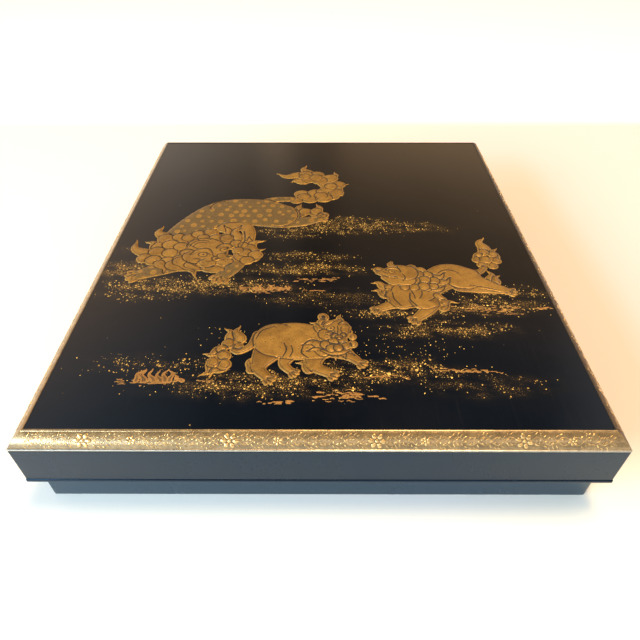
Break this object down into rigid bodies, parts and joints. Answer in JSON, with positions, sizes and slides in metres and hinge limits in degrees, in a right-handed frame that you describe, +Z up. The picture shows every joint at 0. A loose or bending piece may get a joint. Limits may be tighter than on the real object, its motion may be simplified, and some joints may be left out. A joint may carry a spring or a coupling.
{
  "type": "lacquer writing box",
  "caption": "Rectangular black lacquer box: shallow hollow tray under an overlapping lift-off lid with a rounded gold moulding and low-relief gold figures.",
  "frame": {"origin": "middle of the underside, on the table plane", "axes": "+Z up; +Y along the longer side, away from the viewer of the picture; X along the shorter side; the picture is upright seen from -Y"},
  "size_m": [0.221, 0.2506, 0.0413],
  "materials": {
    "lid_lacquer": "lacquered wood, polished black, gold on the moulding and the figures",
    "base_lacquer": "lacquered wood, satin black"
  },
  "bodies": {
    "root": {"lid": "lid_lacquer", "base": "base_lacquer"}
  },
  "joints": []
}
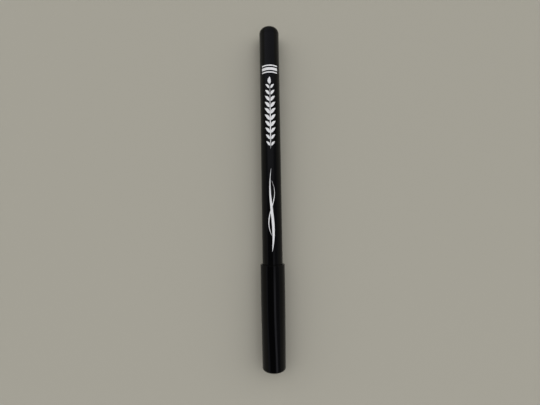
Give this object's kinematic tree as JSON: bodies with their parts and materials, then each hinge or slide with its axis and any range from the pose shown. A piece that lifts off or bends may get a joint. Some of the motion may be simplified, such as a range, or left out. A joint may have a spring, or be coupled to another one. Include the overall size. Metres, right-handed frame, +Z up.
{
  "type": "liquid eyeliner pen",
  "caption": "Slim capped cosmetic pen: ink barrel with tail plug and mixing ball, finned collector, wick, nose and fine nib, and a pull-off cap with a sprung inner cap.",
  "frame": {"origin": "centre of the bottom of the bounding box, under the middle of the pen's length, where the cap's mouth rests", "axes": "+Y along the pen toward its tail, +Z up, the pen lying on its side with the cap on"},
  "size_m": [0.0098, 0.138, 0.0097],
  "materials": {
    "barrel_lacquer": null,
    "print_white": "white screen print",
    "plug_plastic": "satin black moulding",
    "cap_plastic": "glossy black moulding",
    "section_plastic": "glossy black moulding",
    "inner_cap_plastic": "natural translucent white moulding",
    "collector_plastic": "natural ivory moulding",
    "wick_fibre": "ink-soaked fibre rod",
    "nib_fibre": "ink-soaked fine fibre",
    "seal_rubber": "black rubber",
    "steel": "bright stainless"
  },
  "bodies": {
    "pen": {"barrel": "barrel_lacquer", "tail_plug": "plug_plastic", "collector": "collector_plastic", "feed_wick": "wick_fibre", "front_section": "section_plastic", "section_seal_ring": "seal_rubber", "nib": "nib_fibre"},
    "cap": {"cap_shell": "cap_plastic", "inner_cap_spring": "steel"},
    "sealing_cap": {"inner_cap": "inner_cap_plastic"},
    "ball": {"mixing_ball": "steel"}
  },
  "joints": [
    {"name": "cap_pull", "type": "slide", "parent": "pen", "child": "cap", "axis": [0, -1, 0], "range_m": [0, 0.045]},
    {"name": "inner_cap_travel", "type": "slide", "parent": "cap", "child": "sealing_cap", "axis": [0, 1, 0], "range_m": [0, 0.0016], "deforming": ["inner_cap_spring"]},
    {"name": "ball_slide", "type": "slide", "parent": "pen", "child": "ball", "axis": [0, -1, 0], "range_m": [-0.0185, 0.046]}
  ],
  "couplings": [
    {"joint": "inner_cap_travel", "follows": "cap_pull", "ratio": 0.0355}
  ]
}
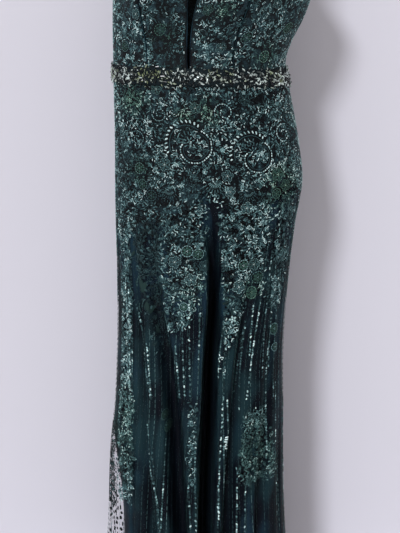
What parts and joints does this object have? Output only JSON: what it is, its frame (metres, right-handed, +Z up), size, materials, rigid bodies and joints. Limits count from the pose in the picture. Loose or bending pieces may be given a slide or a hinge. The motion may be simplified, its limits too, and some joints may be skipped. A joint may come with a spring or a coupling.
{
  "type": "evening gown",
  "caption": "Floor-length evening gown with wide shoulder straps, a plunging front, a beaded waist belt and an embroidered net skirt over a dark lining, filled out as worn.",
  "frame": {"origin": "midway between the undersides of the two shoulder straps, where the wearer's shoulders hold the gown up", "axes": "+Z up along the gown, -Y out of the front, +X towards the wearer's left"},
  "size_m": [0.4203, 0.3279, 1.4602],
  "materials": {
    "bodice_lace": "dark teal embroidery with small sequins, worked closely over a lined net bodice",
    "embroidered_net": "dark teal net with metallic floral and scroll embroidery, hanging sprays and strings of sequins",
    "lining_satin": "very dark teal satin",
    "beaded_trim": "silver, clear and olive beads and stones on a ribbon",
    "zip_ribbon": "dark woven tape",
    "zip_metal": "dark teal lacquer"
  },
  "bodies": {
    "gown": {"bodice_centre_front_right": "bodice_lace", "bodice_centre_front_left": "bodice_lace", "bodice_side_front_right": "bodice_lace", "bodice_side_front_left": "bodice_lace", "bodice_side_back_right": "bodice_lace", "bodice_side_back_left": "bodice_lace", "bodice_centre_back_right": "bodice_lace", "bodice_centre_back_left": "bodice_lace", "strap_right": "bodice_lace", "strap_left": "bodice_lace", "waist_belt": "beaded_trim", "skirt_net_front_left": "embroidered_net", "skirt_net_front_right": "embroidered_net", "skirt_net_back_left": "embroidered_net", "skirt_net_back_right": "embroidered_net", "skirt_lining_front": "lining_satin", "skirt_lining_back_left": "lining_satin", "skirt_lining_back_right": "lining_satin", "zip_tape": "zip_ribbon", "zip_slider": "zip_metal"},
    "zip_pull": {"zip_pull": "zip_metal"}
  },
  "joints": [
    {"name": "zip_pull_swing", "type": "hinge", "parent": "gown", "child": "zip_pull", "pos_m": [0.02903, 0.10734, -0.2], "axis": [0.9963, -0.0856, 0], "range_deg": [-8, 170]}
  ]
}
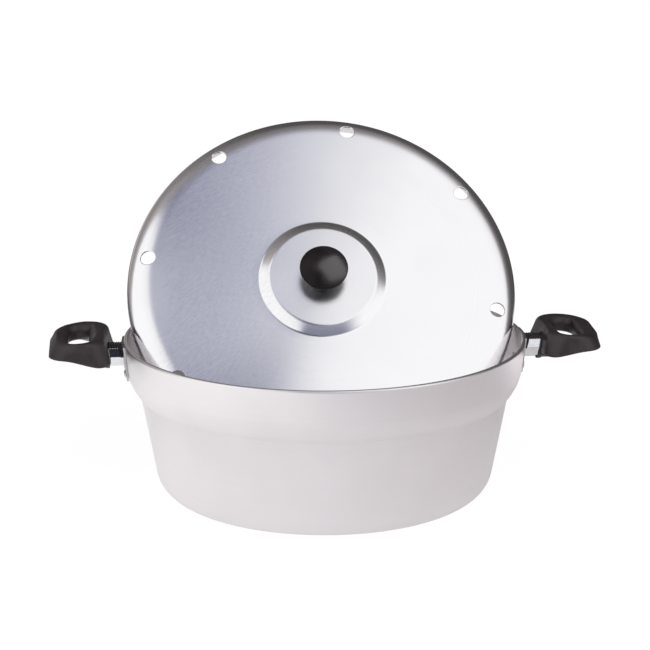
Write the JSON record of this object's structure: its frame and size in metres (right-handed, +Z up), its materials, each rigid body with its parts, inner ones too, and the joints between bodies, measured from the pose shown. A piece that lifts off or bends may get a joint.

• • • • •

Each record above should be returned exactly as it appears.

### Result for this task
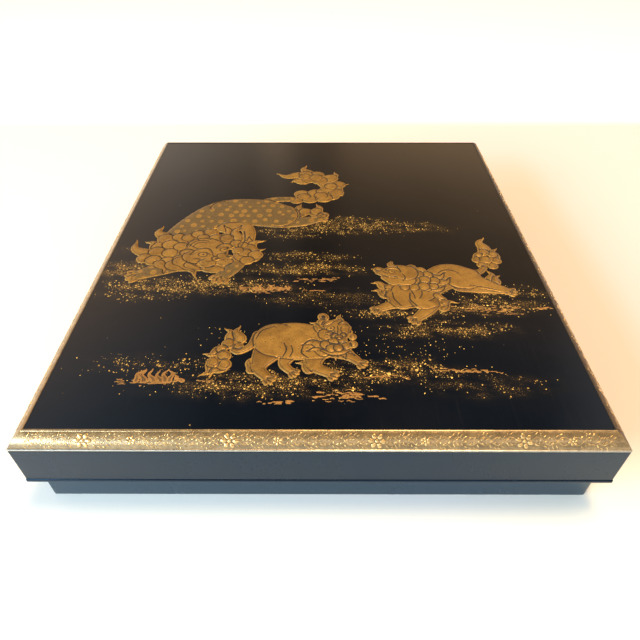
Break this object down into rigid bodies, parts and joints. Answer in JSON, with positions, sizes and slides in metres and hinge limits in degrees, in a right-handed frame that you describe, +Z up. The picture shows every joint at 0. A loose or bending piece may get a joint. Limits may be tighter than on the real object, its motion may be simplified, and some joints may be left out. A joint may carry a spring or a coupling.
{
  "type": "lacquer writing box",
  "caption": "Rectangular black lacquer box: shallow hollow tray under an overlapping lift-off lid with a rounded gold moulding and low-relief gold figures.",
  "frame": {"origin": "middle of the underside, on the table plane", "axes": "+Z up; +Y along the longer side, away from the viewer of the picture; X along the shorter side; the picture is upright seen from -Y"},
  "size_m": [0.221, 0.2506, 0.0413],
  "materials": {
    "lid_lacquer": "lacquered wood, polished black, gold on the moulding and the figures",
    "base_lacquer": "lacquered wood, satin black"
  },
  "bodies": {
    "root": {"lid": "lid_lacquer", "base": "base_lacquer"}
  },
  "joints": []
}
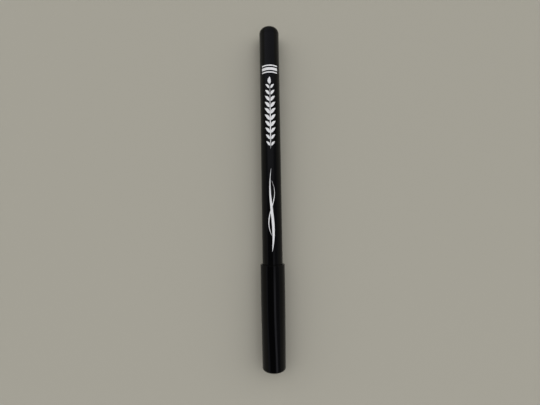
Give this object's kinematic tree as JSON: bodies with their parts and materials, then each hinge or slide with its axis and any range from the pose shown. A piece that lifts off or bends may get a joint. Some of the motion may be simplified, such as a range, or left out. A joint may have a spring, or be coupled to another one. Include the overall size. Metres, right-handed frame, +Z up.
{
  "type": "liquid eyeliner pen",
  "caption": "Slim capped cosmetic pen: ink barrel with tail plug and mixing ball, finned collector, wick, nose and fine nib, and a pull-off cap with a sprung inner cap.",
  "frame": {"origin": "centre of the bottom of the bounding box, under the middle of the pen's length, where the cap's mouth rests", "axes": "+Y along the pen toward its tail, +Z up, the pen lying on its side with the cap on"},
  "size_m": [0.0098, 0.138, 0.0097],
  "materials": {
    "barrel_lacquer": null,
    "print_white": "white screen print",
    "plug_plastic": "satin black moulding",
    "cap_plastic": "glossy black moulding",
    "section_plastic": "glossy black moulding",
    "inner_cap_plastic": "natural translucent white moulding",
    "collector_plastic": "natural ivory moulding",
    "wick_fibre": "ink-soaked fibre rod",
    "nib_fibre": "ink-soaked fine fibre",
    "seal_rubber": "black rubber",
    "steel": "bright stainless"
  },
  "bodies": {
    "pen": {"barrel": "barrel_lacquer", "tail_plug": "plug_plastic", "collector": "collector_plastic", "feed_wick": "wick_fibre", "front_section": "section_plastic", "section_seal_ring": "seal_rubber", "nib": "nib_fibre"},
    "cap": {"cap_shell": "cap_plastic", "inner_cap_spring": "steel"},
    "sealing_cap": {"inner_cap": "inner_cap_plastic"},
    "ball": {"mixing_ball": "steel"}
  },
  "joints": [
    {"name": "cap_pull", "type": "slide", "parent": "pen", "child": "cap", "axis": [0, -1, 0], "range_m": [0, 0.045]},
    {"name": "inner_cap_travel", "type": "slide", "parent": "cap", "child": "sealing_cap", "axis": [0, 1, 0], "range_m": [0, 0.0016], "deforming": ["inner_cap_spring"]},
    {"name": "ball_slide", "type": "slide", "parent": "pen", "child": "ball", "axis": [0, -1, 0], "range_m": [-0.0185, 0.046]}
  ],
  "couplings": [
    {"joint": "inner_cap_travel", "follows": "cap_pull", "ratio": 0.0355}
  ]
}
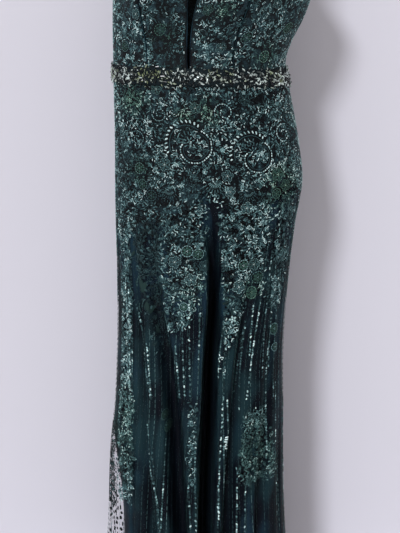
What parts and joints does this object have? Output only JSON: what it is, its frame (metres, right-handed, +Z up), size, materials, rigid bodies and joints. Limits count from the pose in the picture. Loose or bending pieces may be given a slide or a hinge. The motion may be simplified, its limits too, and some joints may be skipped. A joint may come with a spring or a coupling.
{
  "type": "evening gown",
  "caption": "Floor-length evening gown with wide shoulder straps, a plunging front, a beaded waist belt and an embroidered net skirt over a dark lining, filled out as worn.",
  "frame": {"origin": "midway between the undersides of the two shoulder straps, where the wearer's shoulders hold the gown up", "axes": "+Z up along the gown, -Y out of the front, +X towards the wearer's left"},
  "size_m": [0.4203, 0.3279, 1.4602],
  "materials": {
    "bodice_lace": "dark teal embroidery with small sequins, worked closely over a lined net bodice",
    "embroidered_net": "dark teal net with metallic floral and scroll embroidery, hanging sprays and strings of sequins",
    "lining_satin": "very dark teal satin",
    "beaded_trim": "silver, clear and olive beads and stones on a ribbon",
    "zip_ribbon": "dark woven tape",
    "zip_metal": "dark teal lacquer"
  },
  "bodies": {
    "gown": {"bodice_centre_front_right": "bodice_lace", "bodice_centre_front_left": "bodice_lace", "bodice_side_front_right": "bodice_lace", "bodice_side_front_left": "bodice_lace", "bodice_side_back_right": "bodice_lace", "bodice_side_back_left": "bodice_lace", "bodice_centre_back_right": "bodice_lace", "bodice_centre_back_left": "bodice_lace", "strap_right": "bodice_lace", "strap_left": "bodice_lace", "waist_belt": "beaded_trim", "skirt_net_front_left": "embroidered_net", "skirt_net_front_right": "embroidered_net", "skirt_net_back_left": "embroidered_net", "skirt_net_back_right": "embroidered_net", "skirt_lining_front": "lining_satin", "skirt_lining_back_left": "lining_satin", "skirt_lining_back_right": "lining_satin", "zip_tape": "zip_ribbon", "zip_slider": "zip_metal"},
    "zip_pull": {"zip_pull": "zip_metal"}
  },
  "joints": [
    {"name": "zip_pull_swing", "type": "hinge", "parent": "gown", "child": "zip_pull", "pos_m": [0.02903, 0.10734, -0.2], "axis": [0.9963, -0.0856, 0], "range_deg": [-8, 170]}
  ]
}
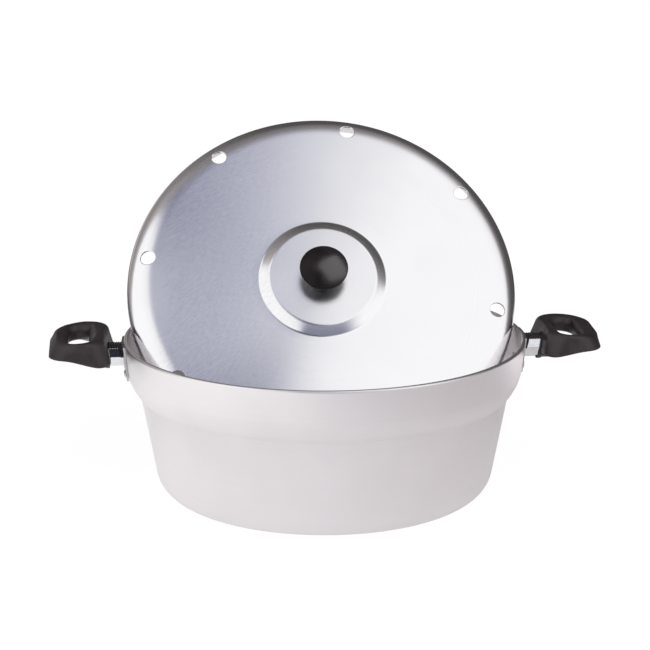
Write the JSON record of this object's structure: its frame and size in metres (right-handed, +Z up), its materials, each rigid body with its parts, inner ones too, and the joints between bodies, measured from the pose shown. A piece that lifts off or bends may get a joint.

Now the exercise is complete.